Into the yogurt cheese I stirred honey, cinnamon, lime zest, and softened cherry-flavored cranberries. The intention was to spread this mixture on toasted pumpernickel bread, but this yogurt cheese concoction is so utterly, lickably delicious that I’d like to be left alone with it, spoon in hand. It’s both sweet and tart, with hints of spice and citrus and nuggets of soft fruit. I’m totally enamored with it. And it does pair remarkably well with pumpernickel toast, adding crunch and chew to breakfast, just enough to wake you up. If breakfast can peel my eyes open while I fill my belly, then I might be tempted to start calling myself a morning person. Or at least a breakfast person.

Breakfast Crostini
Adapted from Food Network Kitchens Cookbook
Makes ~8 crostini*

These breakfast crostini are a little bit unusual, but they are ridiculously easy to make and eat.

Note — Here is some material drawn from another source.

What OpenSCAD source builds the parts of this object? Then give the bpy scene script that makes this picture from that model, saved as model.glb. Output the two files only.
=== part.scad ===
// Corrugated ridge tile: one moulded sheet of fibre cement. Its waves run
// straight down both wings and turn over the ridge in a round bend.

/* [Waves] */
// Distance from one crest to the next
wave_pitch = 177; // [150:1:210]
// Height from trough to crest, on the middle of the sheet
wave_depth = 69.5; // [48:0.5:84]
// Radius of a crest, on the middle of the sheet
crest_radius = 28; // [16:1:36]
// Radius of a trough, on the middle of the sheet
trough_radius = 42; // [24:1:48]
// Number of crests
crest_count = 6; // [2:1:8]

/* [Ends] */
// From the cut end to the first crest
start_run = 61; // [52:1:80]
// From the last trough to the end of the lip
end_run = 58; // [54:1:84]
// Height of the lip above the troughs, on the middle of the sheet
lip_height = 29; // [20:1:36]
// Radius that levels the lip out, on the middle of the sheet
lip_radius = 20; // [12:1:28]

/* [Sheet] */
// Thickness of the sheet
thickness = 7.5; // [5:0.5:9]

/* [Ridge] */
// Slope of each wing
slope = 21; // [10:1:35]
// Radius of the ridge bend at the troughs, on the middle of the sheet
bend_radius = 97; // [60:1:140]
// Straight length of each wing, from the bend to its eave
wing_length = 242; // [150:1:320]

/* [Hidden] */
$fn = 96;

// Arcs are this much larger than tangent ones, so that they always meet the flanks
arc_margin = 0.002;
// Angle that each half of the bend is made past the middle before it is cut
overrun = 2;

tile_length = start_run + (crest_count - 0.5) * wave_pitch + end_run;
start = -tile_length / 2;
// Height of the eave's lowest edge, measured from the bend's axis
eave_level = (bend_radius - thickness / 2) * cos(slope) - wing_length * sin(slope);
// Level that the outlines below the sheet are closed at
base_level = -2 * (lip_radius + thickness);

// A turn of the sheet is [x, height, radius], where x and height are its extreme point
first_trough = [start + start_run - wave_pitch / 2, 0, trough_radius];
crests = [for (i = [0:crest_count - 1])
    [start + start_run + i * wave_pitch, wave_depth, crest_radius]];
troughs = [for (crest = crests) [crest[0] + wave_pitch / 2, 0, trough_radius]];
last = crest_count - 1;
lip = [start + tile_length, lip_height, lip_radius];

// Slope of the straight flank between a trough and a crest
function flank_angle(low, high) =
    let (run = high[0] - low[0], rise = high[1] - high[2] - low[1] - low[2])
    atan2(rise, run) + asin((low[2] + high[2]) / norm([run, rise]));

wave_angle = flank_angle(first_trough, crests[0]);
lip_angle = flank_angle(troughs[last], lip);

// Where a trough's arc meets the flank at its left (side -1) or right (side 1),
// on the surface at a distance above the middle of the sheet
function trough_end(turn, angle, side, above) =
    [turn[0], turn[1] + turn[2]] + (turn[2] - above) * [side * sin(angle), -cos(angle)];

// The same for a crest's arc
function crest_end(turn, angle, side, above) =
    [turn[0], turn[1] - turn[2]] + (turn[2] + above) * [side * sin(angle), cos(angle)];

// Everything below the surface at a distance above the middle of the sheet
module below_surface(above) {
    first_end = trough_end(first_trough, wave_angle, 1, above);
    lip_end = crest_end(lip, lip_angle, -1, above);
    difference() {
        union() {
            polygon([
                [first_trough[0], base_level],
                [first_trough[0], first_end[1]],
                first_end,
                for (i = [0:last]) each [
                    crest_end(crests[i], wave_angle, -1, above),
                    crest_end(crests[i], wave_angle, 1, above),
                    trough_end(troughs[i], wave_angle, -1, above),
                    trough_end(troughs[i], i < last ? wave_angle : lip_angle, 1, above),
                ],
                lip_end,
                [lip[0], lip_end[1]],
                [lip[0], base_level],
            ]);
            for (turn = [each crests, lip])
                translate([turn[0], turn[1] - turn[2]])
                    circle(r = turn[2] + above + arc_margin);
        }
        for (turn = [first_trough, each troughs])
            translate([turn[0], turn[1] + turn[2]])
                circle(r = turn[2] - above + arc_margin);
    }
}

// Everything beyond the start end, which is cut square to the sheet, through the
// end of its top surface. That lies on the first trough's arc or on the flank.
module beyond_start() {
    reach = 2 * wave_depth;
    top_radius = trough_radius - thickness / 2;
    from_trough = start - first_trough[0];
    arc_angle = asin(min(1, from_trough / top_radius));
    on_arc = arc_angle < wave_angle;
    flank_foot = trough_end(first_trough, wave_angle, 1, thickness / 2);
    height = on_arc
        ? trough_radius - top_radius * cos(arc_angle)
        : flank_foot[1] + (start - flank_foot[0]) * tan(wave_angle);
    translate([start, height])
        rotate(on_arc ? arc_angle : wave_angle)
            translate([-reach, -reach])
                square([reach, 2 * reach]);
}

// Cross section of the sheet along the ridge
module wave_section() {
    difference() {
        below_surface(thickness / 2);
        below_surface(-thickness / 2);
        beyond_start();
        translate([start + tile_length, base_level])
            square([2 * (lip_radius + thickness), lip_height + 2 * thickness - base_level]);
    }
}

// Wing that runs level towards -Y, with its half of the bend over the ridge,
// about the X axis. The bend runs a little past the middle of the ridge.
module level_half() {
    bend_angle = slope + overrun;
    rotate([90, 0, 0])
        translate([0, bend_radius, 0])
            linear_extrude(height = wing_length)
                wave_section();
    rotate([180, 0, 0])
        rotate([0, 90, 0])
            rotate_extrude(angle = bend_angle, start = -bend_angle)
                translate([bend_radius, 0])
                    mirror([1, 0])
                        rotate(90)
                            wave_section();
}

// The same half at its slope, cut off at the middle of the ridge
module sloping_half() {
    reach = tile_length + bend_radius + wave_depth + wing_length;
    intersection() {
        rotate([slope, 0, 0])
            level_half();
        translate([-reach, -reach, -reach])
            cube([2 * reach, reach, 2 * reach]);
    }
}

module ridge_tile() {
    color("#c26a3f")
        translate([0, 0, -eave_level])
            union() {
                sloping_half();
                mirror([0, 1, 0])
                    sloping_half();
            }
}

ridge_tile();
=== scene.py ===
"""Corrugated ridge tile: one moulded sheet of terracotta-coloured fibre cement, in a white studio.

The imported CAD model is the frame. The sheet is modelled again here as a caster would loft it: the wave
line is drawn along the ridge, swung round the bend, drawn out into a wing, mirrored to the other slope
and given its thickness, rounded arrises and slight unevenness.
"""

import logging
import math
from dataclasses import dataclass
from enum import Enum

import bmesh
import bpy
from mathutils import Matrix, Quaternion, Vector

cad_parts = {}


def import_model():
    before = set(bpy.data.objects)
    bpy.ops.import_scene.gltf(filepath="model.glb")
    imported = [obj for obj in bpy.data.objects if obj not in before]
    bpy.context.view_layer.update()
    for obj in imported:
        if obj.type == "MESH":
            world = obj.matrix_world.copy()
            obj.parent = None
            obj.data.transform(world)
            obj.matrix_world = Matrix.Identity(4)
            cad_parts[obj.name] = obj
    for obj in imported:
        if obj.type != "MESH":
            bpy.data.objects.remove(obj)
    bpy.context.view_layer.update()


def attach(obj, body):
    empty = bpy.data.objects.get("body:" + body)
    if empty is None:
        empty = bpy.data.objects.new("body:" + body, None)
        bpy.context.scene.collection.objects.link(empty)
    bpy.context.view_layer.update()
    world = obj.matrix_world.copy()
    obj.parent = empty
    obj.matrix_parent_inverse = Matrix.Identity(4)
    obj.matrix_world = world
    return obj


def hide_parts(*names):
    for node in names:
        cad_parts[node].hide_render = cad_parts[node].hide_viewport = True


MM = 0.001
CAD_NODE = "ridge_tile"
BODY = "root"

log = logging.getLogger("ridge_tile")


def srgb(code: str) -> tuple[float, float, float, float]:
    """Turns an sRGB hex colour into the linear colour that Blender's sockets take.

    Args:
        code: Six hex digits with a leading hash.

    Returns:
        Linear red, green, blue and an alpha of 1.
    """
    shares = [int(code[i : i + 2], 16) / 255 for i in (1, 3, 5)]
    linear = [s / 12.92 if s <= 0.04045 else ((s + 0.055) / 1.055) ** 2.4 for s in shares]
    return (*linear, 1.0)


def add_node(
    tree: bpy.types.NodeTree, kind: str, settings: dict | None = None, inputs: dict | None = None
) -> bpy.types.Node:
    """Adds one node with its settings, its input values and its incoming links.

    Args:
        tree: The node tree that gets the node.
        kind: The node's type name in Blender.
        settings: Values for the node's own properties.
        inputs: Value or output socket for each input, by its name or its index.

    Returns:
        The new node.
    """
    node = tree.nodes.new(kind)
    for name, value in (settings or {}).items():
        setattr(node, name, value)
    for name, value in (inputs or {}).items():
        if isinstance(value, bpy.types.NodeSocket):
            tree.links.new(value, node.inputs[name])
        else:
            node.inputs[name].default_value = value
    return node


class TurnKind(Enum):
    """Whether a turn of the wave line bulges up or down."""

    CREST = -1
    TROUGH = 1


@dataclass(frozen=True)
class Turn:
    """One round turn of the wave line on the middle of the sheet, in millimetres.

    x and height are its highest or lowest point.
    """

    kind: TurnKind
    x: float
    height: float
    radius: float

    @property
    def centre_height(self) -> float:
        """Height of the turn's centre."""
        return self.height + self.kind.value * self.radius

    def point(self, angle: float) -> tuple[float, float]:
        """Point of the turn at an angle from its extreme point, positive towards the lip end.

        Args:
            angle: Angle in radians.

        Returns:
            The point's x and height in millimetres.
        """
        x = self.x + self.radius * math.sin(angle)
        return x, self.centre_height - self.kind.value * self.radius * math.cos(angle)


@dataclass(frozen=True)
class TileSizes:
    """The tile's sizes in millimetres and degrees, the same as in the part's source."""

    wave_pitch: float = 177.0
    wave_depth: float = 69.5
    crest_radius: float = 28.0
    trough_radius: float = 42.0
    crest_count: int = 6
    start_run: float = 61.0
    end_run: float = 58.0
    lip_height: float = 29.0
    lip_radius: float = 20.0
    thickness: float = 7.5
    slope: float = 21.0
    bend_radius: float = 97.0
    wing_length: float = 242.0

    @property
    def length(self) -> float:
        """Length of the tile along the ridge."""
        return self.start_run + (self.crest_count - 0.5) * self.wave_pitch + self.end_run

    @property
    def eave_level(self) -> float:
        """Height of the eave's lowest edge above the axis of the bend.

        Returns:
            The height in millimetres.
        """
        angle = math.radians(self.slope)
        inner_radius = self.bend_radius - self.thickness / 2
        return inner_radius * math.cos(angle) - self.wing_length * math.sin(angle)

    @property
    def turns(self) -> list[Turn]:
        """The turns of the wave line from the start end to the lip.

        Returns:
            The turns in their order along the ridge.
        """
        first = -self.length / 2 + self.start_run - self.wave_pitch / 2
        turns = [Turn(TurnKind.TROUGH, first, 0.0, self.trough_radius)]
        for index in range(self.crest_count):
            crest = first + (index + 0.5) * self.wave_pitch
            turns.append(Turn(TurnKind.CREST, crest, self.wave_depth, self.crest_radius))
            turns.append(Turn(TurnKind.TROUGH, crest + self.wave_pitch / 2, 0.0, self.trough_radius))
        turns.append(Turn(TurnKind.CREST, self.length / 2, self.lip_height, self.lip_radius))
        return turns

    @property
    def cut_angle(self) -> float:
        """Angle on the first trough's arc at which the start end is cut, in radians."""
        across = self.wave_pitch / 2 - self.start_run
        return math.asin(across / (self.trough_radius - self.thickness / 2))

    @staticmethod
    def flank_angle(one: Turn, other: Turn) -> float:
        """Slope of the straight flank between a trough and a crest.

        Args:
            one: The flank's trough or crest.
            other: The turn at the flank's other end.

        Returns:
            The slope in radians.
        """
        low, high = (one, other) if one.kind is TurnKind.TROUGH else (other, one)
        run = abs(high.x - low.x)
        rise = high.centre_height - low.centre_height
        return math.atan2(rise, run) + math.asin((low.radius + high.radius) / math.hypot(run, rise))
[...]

I’ve been eating them with a ripe pear and washing the whole thing down with a Chai Latte. This breakfast is a nice change of pace from my usual bowl of cereal.

For the yogurt cheese:
1 1/2 cups plain yogurt (I use lowfat yogurt)

1) Line a fine-meshed sieve or a colander with a coffee filter. Place it over something into which the yogurt can drain, like a bowl. Spoon the yogurt into the sieve and refrigerate the whole thing for ~10 hours. I get about 1 cup of yogurt cheese here.

For the crostini:
8 slices of pumpernickel bread
1/4 cup cherry-flavored dried cranberries
1/2 cup hot water
1 cup yogurt cheese (see above)
2 tbsp. honey
1/4 tsp. cinnamon
1/4 tsp. finely grated lime peel

1) Toast the pumpernickel bread in either the toaster or an oven set to 350 degrees F.
2) In a small, heat-safe bowl, stir the cranberries into the hot water. Cover and let the fruit sit in the water for 5 minutes. Drain the water and add the fruit to the yogurt cheese. (If you are toasting your bread in the oven, now would be a good time to flip over the slices so that they will toast evenly.)
3) Measure the honey, cinnamon, and lime peel into the yogurt cheese. Stir to combine.
4) Spread the pumpernickel toasts with the fruited yogurt cheese and serve at once.

*If you are making breakfast for one, like I usually am, you can make a full batch of the fruited yogurt cheese and store it in the fridge. In that case, toast only enough pumpernickel bread for a single breakfast, perhaps 2 or 3 slices, depending on how hungry you are. The yogurt cheese keeps well for at least several days in the fridge, if not longer.

2 comments:

a said...

I am so going to make yogurt cheese soon! This sounds delicious.

Rosiecat24 said...

Ammie, my only regret is that I didn't make yogurt cheese earlier in life. I really like it. It's unlike any other dairy product I've eaten, and it has such a wonderful, homespun character to it. You can even increase the homespun factor if you make your own yogurt, another sign that you are a hippie.

I'll be making my own creme fraiche for the first time this week. I'm not sure if homemade creme fraiche is humble enough for hippie status--maybe it's more of a "French peasant" thing to do? But I like peasant food, so I'm okay with that!